Thought of another D&D thing:

Gods' packages of interests in tidy buckets!  If you have an interest in the sun, you worship <name of the one sun god>, unless you are also <race>, in which case you worship <racially specific sun god> (unless you're stuck with just <god of race>), who is basically the same except for a minor domain swap and some flavor text.

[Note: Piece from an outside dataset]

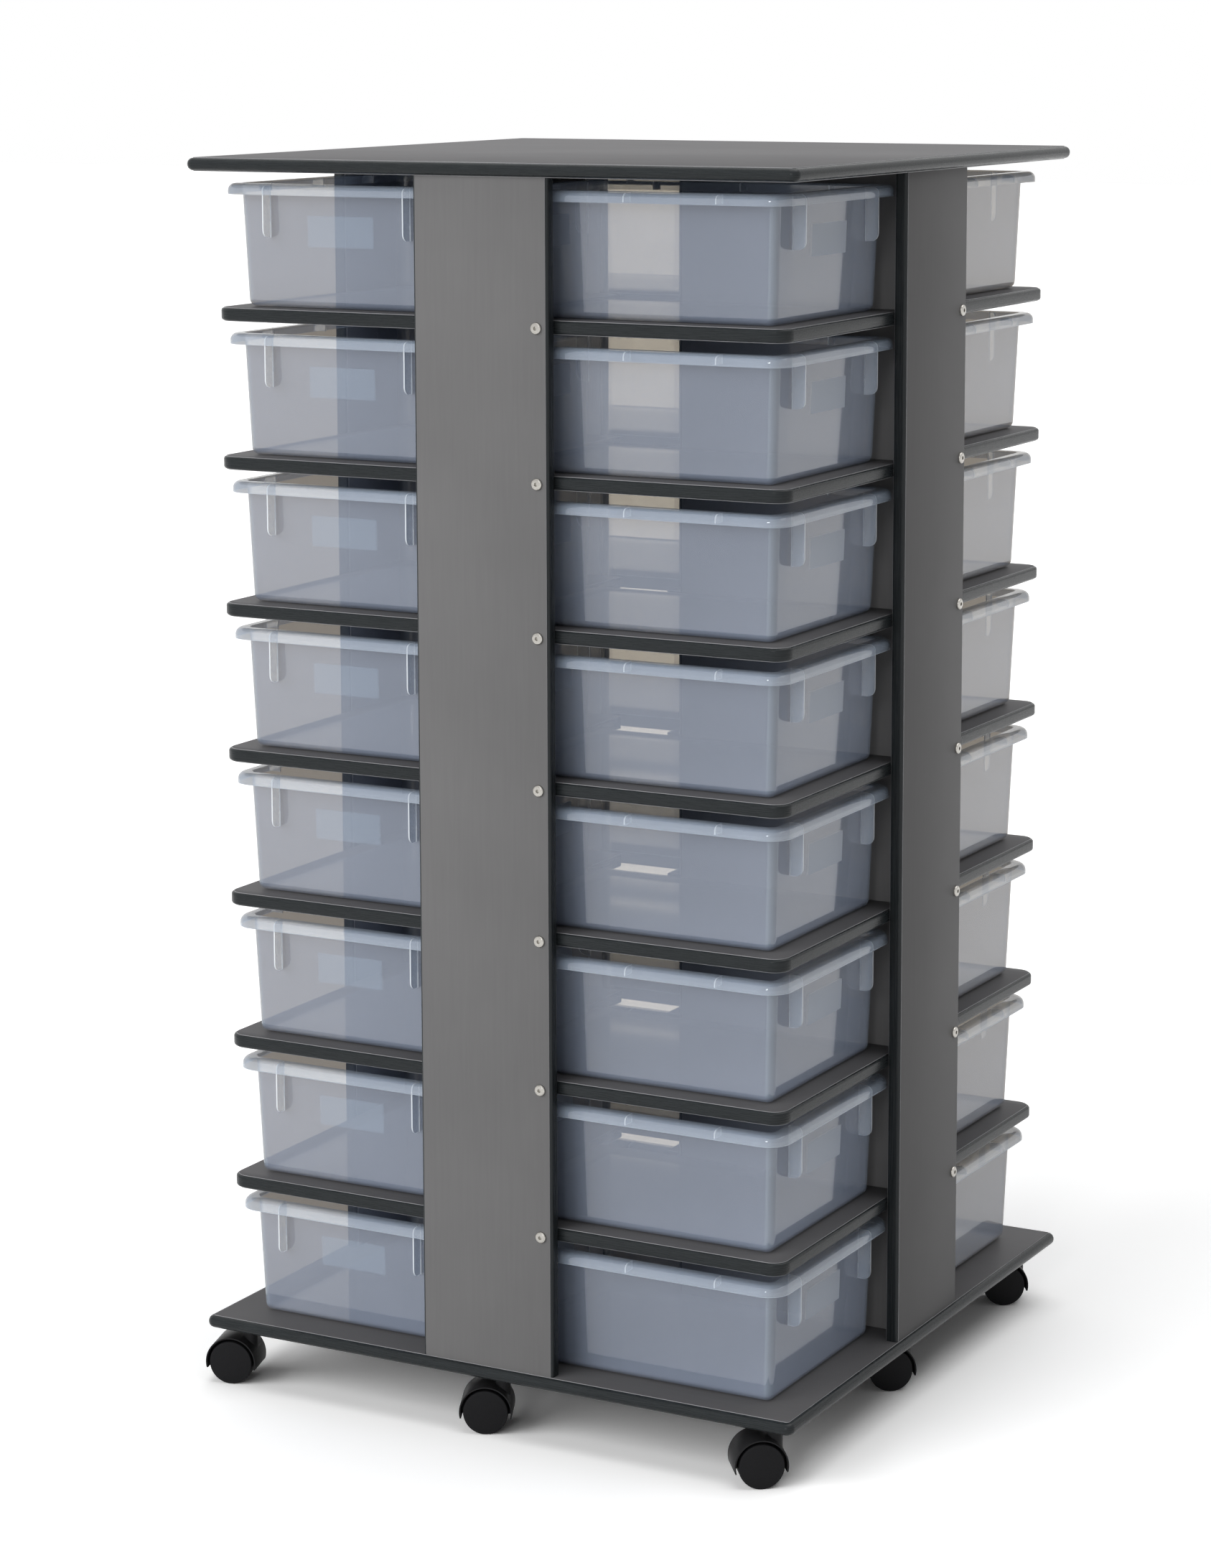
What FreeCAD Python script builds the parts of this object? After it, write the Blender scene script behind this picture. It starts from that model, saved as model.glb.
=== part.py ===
import FreeCAD, Part
import math
import os

# Classroom tray storage unit: four columns of clear trays stand round the centre of a square base
# like the vanes of a pinwheel, each column a quarter turn on from the last, between two square
# boards and on eight twin-wheel casters. Millimetres, +Z up, origin on the floor at the centre.
# Face 0 is the front (-Y), and faces 1 to 3 follow counter-clockwise as seen from above. One face
# and its column are drawn from the face's left corner: x along the face, y inward, z from the
# top of the base board. face_to_row puts them in place.

# Boards
board_thickness = 15.0
board_corner_radius = 10.0
board_edge_radius = 7.0
panel_setback = 7.0
panel_width = 165.0
panel_overlap = 36.0
panel_edge_radius = 3.0
shelf_corner_radius = 20.0
shelf_edge_bevel = 3.0
divider_length = 282.0
tiers = 8

# Trays
tray_length = 374.0
tray_width = 292.0
tray_height = 136.0
tray_wall = 2.0
tray_draft = 4.8
tray_corner_radius = 10.0
tray_bottom_chamfer = 6.0
rim_overhang = 16.0
rim_corner_radius = 26.0
rim_skirt_depth = 12.0
rim_chamfer = 8.0
fin_spacing = 179.0
fin_depth = 59.0
fin_thickness = 1.5
fin_corner_radius = 9.0
tray_side_clearance = 5.0
tray_headroom = 13.7
tray_seat_gap = 0.3

# Panel screws, into the shelf edges behind each face panel
screw_edge_distance = 14.0
screw_head_radius = 6.35
screw_head_top_radius = 4.4
screw_head_height = 3.0
screw_shank_radius = 2.5
screw_length = 50.0

# Casters
caster_inset = 37.0
caster_height = 66.0
caster_trail = 18.0
plate_size = 40.0
plate_thickness = 2.5
plate_corner_radius = 4.0
pintle_radius = 4.0
pintle_length = 12.0
wheel_diameter = 50.0
wheel_width = 18.0
wheel_edge_chamfer = 0.8
axle_radius = 3.0
hood_web = 7.0
hood_side_gap = 0.5
hood_wheel_gap = 3.0
hood_top_gap = 0.3
hood_lip = 1.5
hood_neck_radius = 8.5
hood_skirt_drop = 7.0
bore_clearance = 0.05
bore_end_clearance = 0.5
caster_trail_angles = {
    "front_left": -163.0,
    "front_middle": -155.0,
    "front_right": -143.5,
    "right_middle": -146.0,
    "back_right": -148.0,
    "back_middle": 136.0,
    "back_left": -170.0,
    "left_middle": -152.0,
}

# Sizes that follow
rim_inner_chamfer = rim_chamfer - tray_wall * (2 - math.sqrt(2))
bay_width = tray_width + 2 * tray_side_clearance
bay_length = tray_length + 2 * tray_side_clearance
bay_height = tray_height + tray_headroom + tray_seat_gap
shelf_inset = panel_setback + board_thickness
divider_face = shelf_inset + bay_width
board_side = 2 * shelf_inset + bay_width + board_thickness + bay_length
panel_left = divider_face - panel_overlap
panel_right = panel_left + panel_width
screw_x = panel_right - screw_edge_distance
tier_pitch = bay_height + board_thickness
column_height = tiers * tier_pitch - board_thickness
base_top = caster_height + board_thickness
wheel_radius = wheel_diameter / 2
swivel_radius = board_side / 2 - caster_inset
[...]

I think this comes from a more general modern cultural understanding of ancient pantheons as X God of Y, where someone is God of the Moon, and someone is God of Fire, in tidy buckets. It doesn't map well onto either ancient religion or modern practice around those deities, of course, but school textbooks and little-kid Greek Gods books and movies all seem to operate on that model. Even when they have to be like, "Odin is the God of War! But not like Tyr is God of War. Or is he God of Wisdom? But this wisdom, not that wisdom. We have to decide which Thing he's God Of!" instead of "Odin is a God, and here are some things and stories about him, and here are some things people might pray to him for help with, or some things they might blame or thank him for." And then you get people trying to figure out whether Apollo or Helios is Greek God of the Sun, when they just both get to be gods, both with an interest and power in the sun, and otherwise have very different portfolios.

It's a sort of a lazy shorthand that makes sense to use and helps generate good Terry Pratchett jokes, but ultimately can muddle people's understanding of how gods work. Thoth is god of Thothness. Lakapati is Goddess of Lakapatiness. (And "Thothness" may include such things as, etc., etc., etc.)